The remaining 10% of participants gave their different ideas on how to support mental health, such as promoting physical activity during the workday and getting leaders involved.

5 ways to support the mental health of your remote workers

As we mentioned some of the ways for companies to support mental health, here are 5 more options that you can choose as an employer.

  1. Encourage Work/Life Balance

Managing work and home life have become much more difficult due to working from home. For many remote employees, they don’t have to spend hours commuting and can spend more time with family, which gives a better work/life balance; however, employees may still also find it difficult to separate work and life when the home becomes the workplace.

As work hours becomes more flexible for remote employees, many of them may have pressure to stay online all the time or feel guilty if they log out when there’s more work that needs to be finished. The increased expectations of working from home can negatively affect the mental health of remote workers.

Employers should encourage remote workers to set up a specific area in their home as their “office” and separate their working environment from their living area, if possible.

Besides that, it’s also important to create a work routine and only work in a set number of hours every day. Then there will be no disruption for employees while they are spending quality time with their family members. Employers should also remind remote workers accordingly to ensure their productivity in the remote office.

  1. Plan In-Person Events (If Possible)

Although most work can now be communicated through online meetings or messages, there’s still something about seeing coworkers in person that can’t be replicated. Long-time isolation also brings loneliness to many remote employees.

If possible, plan events or meetings where employees can get together in person. For example, monthly meetings, outdoor activities, group training, etc. These activities are great opportunities for remote employees to socialize, learn more about the company culture, and get to know their co-workers better.

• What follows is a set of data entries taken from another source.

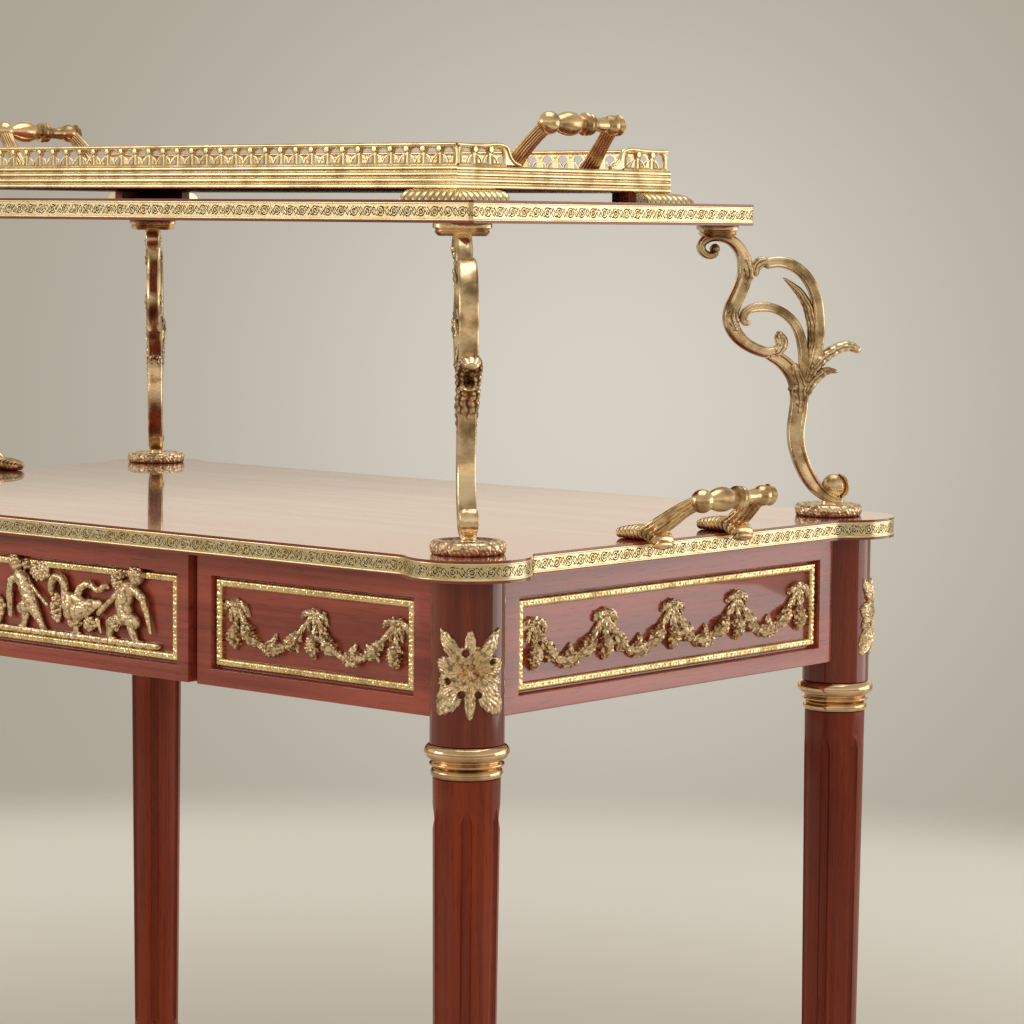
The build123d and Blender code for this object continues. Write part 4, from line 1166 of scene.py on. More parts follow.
@dataclass
class Frieze(SubAssembly):
    """Aprons with sunk panels, each with a beaded frame and a garland."""

    front_face: float = 232.0
    side_face: float = 401.0
    drawer_face: float = 237.0
    panel_z: float = 562.0
    height: float = 64.5
    front_x: float = 249.5
    front_width: float = 196.0
    side_width: float = 355.0
    centre_width: float = 233.0
    pocket: float = 6.5
    frame_width: float = 6.0
    frame_thick: float = 3.2
    pitch: float = 79.0
    nodule: float = 4.2

    def place(self, side: PanelSide, x: float, hand: int = 1) -> Place:
        """The plane of a panel's board face.

        Args:
            side: Which face of the frieze.
            x: The panel's centre along X.
            hand: +1 or -1, for the right or left side.

        Returns:
            The place, looking outwards.
        """
        if side is PanelSide.FRONT:
            return Place((x, -self.front_face, self.panel_z), (1, 0, 0), (0, 0, 1), (0, -1, 0))
        if side is PanelSide.BACK:
            return Place((x, self.front_face, self.panel_z), (-1, 0, 0), (0, 0, 1), (0, 1, 0))
        return Place((hand * self.side_face, 0, self.panel_z), (0, hand, 0), (0, 0, 1), (hand, 0, 0))

    def frame_around(self, width: float) -> list[Surface]:
        """A cast frame for one panel.

        Its section is an arch. Round nodules stand on it in two staggered rows: each is a
        half sphere of the distance from its centre, and their steps along the row vary
        slowly with a sine.

        Args:
            width: The frame's outer width.

        Returns:
            Patches in the panel's axes.
        """
        wide, sunk, edge, cell = self.frame_width, self.pocket, 1.2, 0.7
        turn = np.linspace(0, math.pi, 15)
        crown = edge - sunk + (self.frame_thick - edge) * np.sin(turn) ** 0.5
        arch = np.stack([wide / 2 * (1 - np.cos(turn)), crown], 1)
        section = np.concatenate([[[0, -sunk]], arch, [[wide, -sunk]]])

        def nodules(run: Array, inset: Array) -> Array:
            """Height of the nodules above the arch, sqrt(1 - reach^2) over each of them.

            Args:
                run: Way along the side.
                inset: Way in across the frame.

            Returns:
                A height for each run and inset.
            """
            height = np.zeros(np.broadcast_shapes(run.shape, inset.shape))
            for row, shift in ((0.25, 0.0), (0.75, 0.5)):
                part = run / self.nodule + shift + 0.3 * np.sin(run * 0.41 + 9 * shift)
                off = ((part + 0.5) % 1 - 0.5) * self.nodule
                reach = np.hypot(off, inset - row * wide) / (0.56 * self.nodule)
                height = np.maximum(height, np.sqrt(np.clip(1 - reach**2, 0, 1)))
            return 1.1 * height

        steps = (int(width / cell), int(self.height / cell))
        return mitred_ring(width / 2, self.height / 2, section, steps, nodules)

    def rope(self, points: Points, radii: Numbers, step: float = 0.8) -> Surface:
        """A carved bunch of leaves and berries along a path of the panel.

        Its radius is read from radii at equal parts of the path. On it stand knobs, the
        product of two cosines that wind opposite ways round it, whose steps wander with
        slow sines so that no two knobs match.

        Args:
            points: The path in the panel's axes.
            radii: Radii at equal parts of the path.
            step: Distance between rings.

        Returns:
            A closed patch that lies on the pocket's floor.
        """
        sides, knob_length = 26, 4.8
        length = along(spline(points, 40))[-1]
        count = max(10, int(length / step))
        path = spline(points, count)
        radius = tapered(radii, count)
        turn = turns(sides)
        s, t = np.meshgrid(np.linspace(0, length, count), turn, indexing="ij")
        seed = path[:, :1] * 0.7
        wander = 0.8 * np.sin(s / 2.9 + seed) + 0.5 * np.sin(t * 3 + s / 1.7)
        ahead = math.pi * s / knob_length
        knob = np.abs(np.cos(ahead + 3 * t + wander) * np.cos(ahead - 3 * t + 1.3 * wander)) ** 0.7
        swell = radius[:, None] * (0.66 + 0.54 * knob)
        section = np.stack([swell * np.cos(turn), swell * np.sin(turn)], -1)
        lift = np.full((count, 1), -self.pocket) + 0.55 * radius[:, None]
        return flat_sweep(np.hstack([path, lift]), section, 0.22 + 0.78 * knob)

    def garland(self, drops: int) -> list[Surface]:
        """Drops a pitch apart, joined by swags, with a bow over each drop.

        Args:
            drops: How many drops.

        Returns:
            Patches in the panel's axes.
        """
        drop = [
            ([(0, 12), (0.5, 2), (0, -8), (-0.5, -19)], [1.8, 2.0, 2.0, 2.4, 4.6, 5.6, 5.4, 4.0, 1.4]),
            ([(-1.5, 13), (-5.0, 8), (-5.5, 1)], [1.6, 2.0, 1.8, 1.2]),
            ([(0, 12.5), (-4.5, 15.0), (-9.5, 13.0), (-12.5, 10.0)], [2.0, 2.8, 2.6, 2.8, 2.2, 1.2]),
            ([(1.5, 13), (5.0, 8), (5.5, 1)], [1.6, 2.0, 1.8, 1.2]),
            ([(0, 12.5), (4.5, 15.0), (9.5, 13.0), (12.5, 6.0)], [2.0, 2.8, 2.6, 2.8, 2.2, 1.2]),
            ([(-3, 13.5), (0, 15.5), (3, 13.5)], [2.4, 3.6, 2.4]),
        ]
        swag = [
            ([(3, 11), (10, 1), (17, -9), (27, -14), (40, -14.5), (53, -11), (63, -3), (71, 6), (77, 12)],
             [1.6, 2.0, 3.0, 4.8, 5.6, 5.0, 2.0, 2.4, 5.2, 5.8, 5.0, 1.9, 4.6, 5.6, 4.8, 2.4, 2.0, 1.8, 1.4]),
            ([(38, -11), (40, -6.5), (40.5, -3)], [3.4, 2.6, 0.8]),
            ([(24, -12), (29, -17), (30, -19)], [2.6, 2.2, 0.8]),
            ([(58, -9), (62, -13), (62, -15.5)], [2.6, 2.0, 0.8]),
        ]
        made = []
        for k in range(drops):
            at = ((k - (drops - 1) / 2) * self.pitch, 0)
            ropes = drop + swag if k < drops - 1 else drop
            made += [self.rope(np.add(points, at), radii) for points, radii in ropes]
        return made

    def build(self) -> None:
        """Boards, frames and garlands on every face."""
        for node in ("apron_front_left", "apron_front_right", "apron_back"):
            eased_board(node, "stand", MAHOGANY_LONG)
        for node in ("apron_left", "apron_right"):
            eased_board(node, "stand", MAHOGANY_CROSS)
        front = [self.place(PanelSide.FRONT, hand * self.front_x) for hand in ENDS]
        back = [self.place(PanelSide.BACK, hand * self.front_x) for hand in ENDS]
        sides = [self.place(PanelSide.SIDE, 0, hand) for hand in ENDS]
        centre = [self.place(PanelSide.BACK, 0)]
        narrow, wide, middle = (self.frame_around(w) for w in (self.front_width, self.side_width, self.centre_width))
        for name, places, frames, nodes in (
            ("panel_frames_front", front, narrow, ["panel_frames"]),
            ("panel_frames_back", back, narrow, []),
            ("panel_frame_back_centre", centre, middle, []),
            ("panel_frames_sides", sides, wide, []),
        ):
            make_piece(name, "stand", everywhere(places, frames), PALE_BEADED, nodes)
        short, long = self.garland(3), self.garland(5)
        for name, places, ropes in (("front", front, short), ("back", back, short), ("side", sides, long)):
            piece = "garlands_sides" if name == "side" else f"garlands_{name}"
            make_piece(piece, "stand", everywhere(places, ropes), GILT_CARVED, [f"{name}_garlands"], CAST_CREASE)


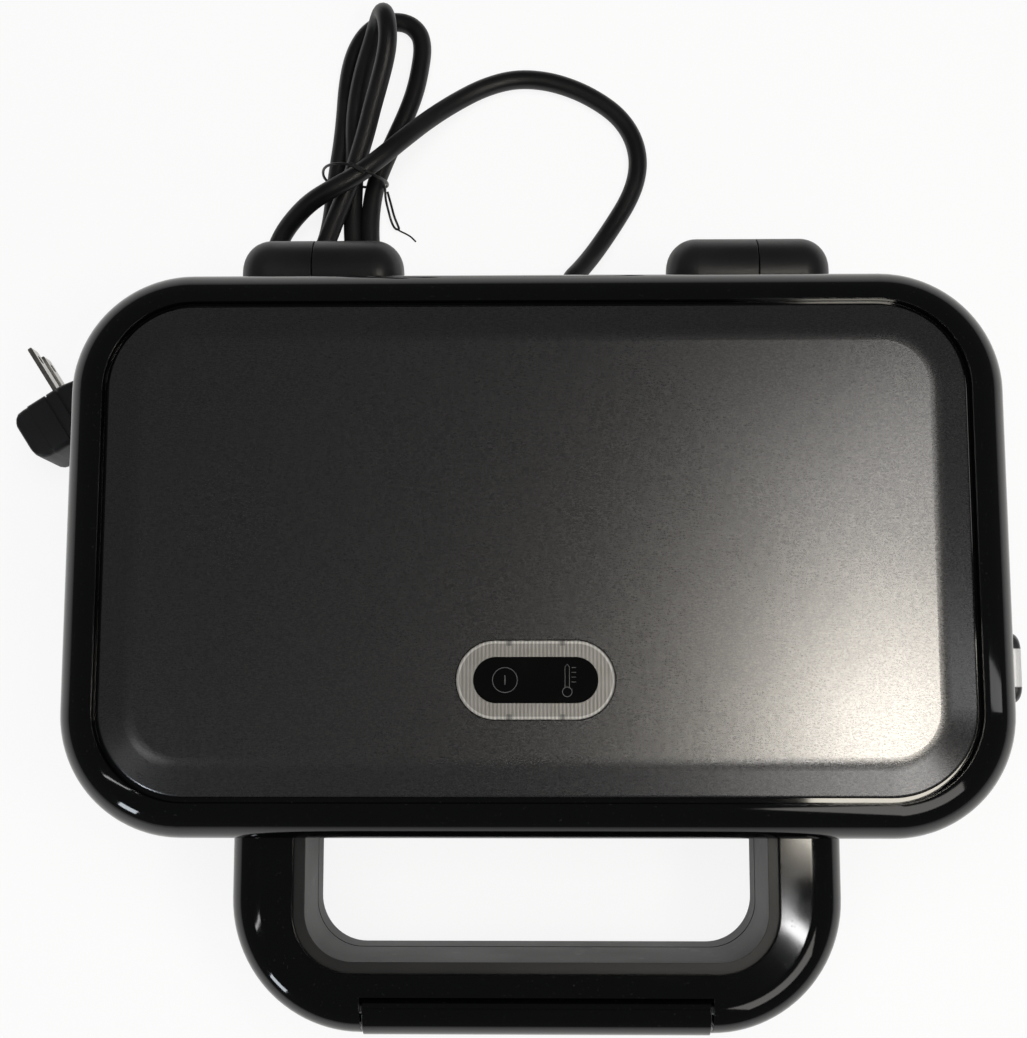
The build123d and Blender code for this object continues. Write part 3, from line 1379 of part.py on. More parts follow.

In addition, you can consider pairing up employees, especially new employees, in a real-life meet-up which encourages them to build cooperative relationships and gives them, , something to look forward to.

  1. Set up mental health training sessions.

Prioritizing mental health and wellness within the remote workplace is now more critical than ever. Business leaders need to normalize mental health among their teams and take their remote employees’ mental state just as seriously as they would their physical health.

Companies can start to offer virtual mental health training sessions to show remote workers how seriously the company is at taking these issues and how they can leverage these resources to prevent stress and burnout.

Employees also need to be aware that they can be supported within the company to have a safer and more productive working environment.

  1. Be sensitive to workloads

As working hours can be easily extended in the remote office, employers should be more cautious about adding new responsibilities or challenging deadlines when an employee has recently transitioned to a remote work situation.

Leaders can support their employees’ physical and mental health by encouraging them to maintain a sensible work-life balance, and to speak up if their workload becomes unmanageable.

  1. Encourage mental health days

While mental health is being normalized in the remote working environment, many remote work employees are still not comfortable talking about mental health to their managers and keep all the pressure to themselves as feelings getting heavy.

Consider offering “mental health days” to prevent employees from burning out and help them release the pressure from work which is especially caring for employees who are foregoing vacation days.

By encouraging remote employees to take time off as they need it, business leaders are supporting their mental health and creating a more energetic and productive workspace.